* **Your task**
Repeat only the lines from the line containing "body.data.materials.append(paint())" through the line containing "from typing import TypeVar", both included, exactly as they stand.

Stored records
---
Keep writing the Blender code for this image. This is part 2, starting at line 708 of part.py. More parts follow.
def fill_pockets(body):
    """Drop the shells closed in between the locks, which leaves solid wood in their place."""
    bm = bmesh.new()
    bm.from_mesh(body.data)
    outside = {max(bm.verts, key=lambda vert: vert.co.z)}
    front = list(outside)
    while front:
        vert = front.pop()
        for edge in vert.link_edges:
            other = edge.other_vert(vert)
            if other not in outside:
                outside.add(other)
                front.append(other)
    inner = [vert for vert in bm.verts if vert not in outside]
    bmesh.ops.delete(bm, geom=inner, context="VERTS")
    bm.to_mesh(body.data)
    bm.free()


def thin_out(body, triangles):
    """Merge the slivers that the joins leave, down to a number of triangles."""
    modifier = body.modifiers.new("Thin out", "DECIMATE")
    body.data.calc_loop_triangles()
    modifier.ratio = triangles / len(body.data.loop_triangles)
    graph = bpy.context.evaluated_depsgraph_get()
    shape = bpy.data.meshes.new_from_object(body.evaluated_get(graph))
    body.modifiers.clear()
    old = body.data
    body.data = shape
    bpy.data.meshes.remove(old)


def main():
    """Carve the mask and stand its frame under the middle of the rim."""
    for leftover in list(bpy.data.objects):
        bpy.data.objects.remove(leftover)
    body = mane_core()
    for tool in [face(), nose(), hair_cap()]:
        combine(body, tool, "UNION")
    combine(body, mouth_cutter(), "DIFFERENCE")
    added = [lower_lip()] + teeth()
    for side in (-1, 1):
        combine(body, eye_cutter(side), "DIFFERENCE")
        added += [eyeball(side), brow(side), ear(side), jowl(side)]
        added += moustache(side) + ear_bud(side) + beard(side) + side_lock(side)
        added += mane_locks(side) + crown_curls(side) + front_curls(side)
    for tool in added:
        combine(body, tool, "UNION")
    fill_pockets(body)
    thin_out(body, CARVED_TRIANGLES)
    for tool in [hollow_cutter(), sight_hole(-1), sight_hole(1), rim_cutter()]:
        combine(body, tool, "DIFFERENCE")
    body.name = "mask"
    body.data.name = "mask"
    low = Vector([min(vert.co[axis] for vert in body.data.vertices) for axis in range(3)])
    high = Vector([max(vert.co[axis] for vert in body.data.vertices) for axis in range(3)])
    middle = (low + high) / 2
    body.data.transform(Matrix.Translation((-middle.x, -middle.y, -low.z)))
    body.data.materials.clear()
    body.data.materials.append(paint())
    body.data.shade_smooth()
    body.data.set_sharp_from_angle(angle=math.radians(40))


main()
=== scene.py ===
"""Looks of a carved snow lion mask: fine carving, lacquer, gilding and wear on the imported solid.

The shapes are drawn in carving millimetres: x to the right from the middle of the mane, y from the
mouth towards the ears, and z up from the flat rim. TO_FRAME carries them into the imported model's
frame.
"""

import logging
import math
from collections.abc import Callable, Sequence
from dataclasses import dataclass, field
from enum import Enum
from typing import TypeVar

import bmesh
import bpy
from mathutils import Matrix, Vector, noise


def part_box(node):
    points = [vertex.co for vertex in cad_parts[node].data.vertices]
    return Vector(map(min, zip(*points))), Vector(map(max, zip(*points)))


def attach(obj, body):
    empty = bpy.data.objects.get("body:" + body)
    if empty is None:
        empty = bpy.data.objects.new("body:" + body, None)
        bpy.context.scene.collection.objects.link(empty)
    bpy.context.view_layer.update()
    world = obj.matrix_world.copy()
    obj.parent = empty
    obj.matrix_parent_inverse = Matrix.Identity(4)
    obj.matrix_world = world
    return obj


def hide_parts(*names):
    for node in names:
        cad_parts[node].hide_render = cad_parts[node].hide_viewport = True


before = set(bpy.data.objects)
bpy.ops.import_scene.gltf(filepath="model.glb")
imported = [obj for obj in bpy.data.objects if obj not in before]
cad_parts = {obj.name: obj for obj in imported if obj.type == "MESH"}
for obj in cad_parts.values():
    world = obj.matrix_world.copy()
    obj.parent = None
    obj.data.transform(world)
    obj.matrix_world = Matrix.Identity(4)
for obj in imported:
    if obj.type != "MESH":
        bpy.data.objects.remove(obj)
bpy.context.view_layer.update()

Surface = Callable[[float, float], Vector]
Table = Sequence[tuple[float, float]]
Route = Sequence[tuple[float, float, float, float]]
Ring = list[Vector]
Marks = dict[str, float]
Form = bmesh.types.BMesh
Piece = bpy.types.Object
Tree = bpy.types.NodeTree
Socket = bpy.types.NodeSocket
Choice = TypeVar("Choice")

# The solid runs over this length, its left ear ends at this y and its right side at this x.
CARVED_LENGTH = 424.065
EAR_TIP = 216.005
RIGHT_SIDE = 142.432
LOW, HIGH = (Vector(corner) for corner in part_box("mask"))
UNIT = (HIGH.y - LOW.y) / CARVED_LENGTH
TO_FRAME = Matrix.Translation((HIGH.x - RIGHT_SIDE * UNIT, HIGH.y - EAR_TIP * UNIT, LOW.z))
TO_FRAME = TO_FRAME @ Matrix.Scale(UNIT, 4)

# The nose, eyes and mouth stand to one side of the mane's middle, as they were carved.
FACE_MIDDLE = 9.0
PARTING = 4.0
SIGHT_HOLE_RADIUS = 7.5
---
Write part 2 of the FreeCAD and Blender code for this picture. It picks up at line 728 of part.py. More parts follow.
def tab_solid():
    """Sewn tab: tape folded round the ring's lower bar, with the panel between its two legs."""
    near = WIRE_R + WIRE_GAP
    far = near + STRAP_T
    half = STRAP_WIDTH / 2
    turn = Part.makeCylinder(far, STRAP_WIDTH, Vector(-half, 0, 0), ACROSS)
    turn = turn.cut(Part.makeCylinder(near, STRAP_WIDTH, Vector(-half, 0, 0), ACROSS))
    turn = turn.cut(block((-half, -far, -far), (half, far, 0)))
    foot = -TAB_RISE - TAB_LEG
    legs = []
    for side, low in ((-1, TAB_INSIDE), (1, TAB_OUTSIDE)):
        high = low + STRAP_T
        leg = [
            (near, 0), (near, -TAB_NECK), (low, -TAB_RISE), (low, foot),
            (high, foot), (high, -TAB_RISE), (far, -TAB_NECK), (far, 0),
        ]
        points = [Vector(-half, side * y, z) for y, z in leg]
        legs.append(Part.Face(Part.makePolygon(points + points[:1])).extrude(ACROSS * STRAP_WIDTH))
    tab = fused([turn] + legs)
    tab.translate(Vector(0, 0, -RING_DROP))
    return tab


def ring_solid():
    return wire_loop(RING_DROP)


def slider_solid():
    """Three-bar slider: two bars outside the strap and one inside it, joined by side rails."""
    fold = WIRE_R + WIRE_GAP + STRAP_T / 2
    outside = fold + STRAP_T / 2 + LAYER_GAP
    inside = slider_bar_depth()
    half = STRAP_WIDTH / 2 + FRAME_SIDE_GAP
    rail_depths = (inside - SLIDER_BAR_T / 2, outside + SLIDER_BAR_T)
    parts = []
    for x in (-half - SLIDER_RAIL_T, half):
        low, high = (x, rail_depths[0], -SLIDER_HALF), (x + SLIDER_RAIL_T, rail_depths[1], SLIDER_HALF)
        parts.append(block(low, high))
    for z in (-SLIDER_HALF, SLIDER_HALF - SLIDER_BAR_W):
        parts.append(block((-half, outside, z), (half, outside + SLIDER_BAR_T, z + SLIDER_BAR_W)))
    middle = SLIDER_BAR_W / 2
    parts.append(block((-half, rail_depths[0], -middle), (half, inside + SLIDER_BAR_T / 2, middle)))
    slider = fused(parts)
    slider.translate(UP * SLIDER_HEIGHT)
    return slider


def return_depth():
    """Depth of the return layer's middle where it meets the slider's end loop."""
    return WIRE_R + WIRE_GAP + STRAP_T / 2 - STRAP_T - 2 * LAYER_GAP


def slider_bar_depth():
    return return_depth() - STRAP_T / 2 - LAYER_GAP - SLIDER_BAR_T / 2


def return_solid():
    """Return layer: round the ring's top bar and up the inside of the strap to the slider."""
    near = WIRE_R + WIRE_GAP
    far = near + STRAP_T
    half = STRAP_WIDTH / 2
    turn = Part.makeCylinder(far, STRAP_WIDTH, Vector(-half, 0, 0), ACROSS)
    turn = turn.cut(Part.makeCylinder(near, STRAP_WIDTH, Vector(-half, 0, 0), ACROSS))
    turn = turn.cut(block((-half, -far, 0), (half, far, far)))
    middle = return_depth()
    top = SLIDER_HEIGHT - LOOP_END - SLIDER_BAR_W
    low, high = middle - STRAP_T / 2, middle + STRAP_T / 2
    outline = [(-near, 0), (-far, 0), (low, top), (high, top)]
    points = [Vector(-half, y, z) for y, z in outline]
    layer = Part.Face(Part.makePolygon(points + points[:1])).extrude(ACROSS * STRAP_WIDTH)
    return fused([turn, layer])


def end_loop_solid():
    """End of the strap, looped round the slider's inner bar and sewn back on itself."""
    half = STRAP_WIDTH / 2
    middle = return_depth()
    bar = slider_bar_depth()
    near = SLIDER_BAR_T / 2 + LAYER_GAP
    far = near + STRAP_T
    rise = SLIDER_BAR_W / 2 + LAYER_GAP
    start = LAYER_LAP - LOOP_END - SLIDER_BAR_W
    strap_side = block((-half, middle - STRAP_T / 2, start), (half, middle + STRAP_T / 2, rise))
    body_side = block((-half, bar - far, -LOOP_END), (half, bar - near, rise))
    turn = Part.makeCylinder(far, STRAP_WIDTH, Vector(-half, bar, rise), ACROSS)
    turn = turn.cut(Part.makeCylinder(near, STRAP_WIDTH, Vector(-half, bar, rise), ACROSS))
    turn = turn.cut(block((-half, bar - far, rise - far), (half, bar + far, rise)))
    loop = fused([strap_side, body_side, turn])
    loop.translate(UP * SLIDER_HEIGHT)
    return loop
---
* **Task result**
    body.data.materials.append(paint())
    body.data.shade_smooth()
    body.data.set_sharp_from_angle(angle=math.radians(40))


main()
=== scene.py ===
"""Looks of a carved snow lion mask: fine carving, lacquer, gilding and wear on the imported solid.

The shapes are drawn in carving millimetres: x to the right from the middle of the mane, y from the
mouth towards the ears, and z up from the flat rim. TO_FRAME carries them into the imported model's
frame.
"""

import logging
import math
from collections.abc import Callable, Sequence
from dataclasses import dataclass, field
from enum import Enum
from typing import TypeVar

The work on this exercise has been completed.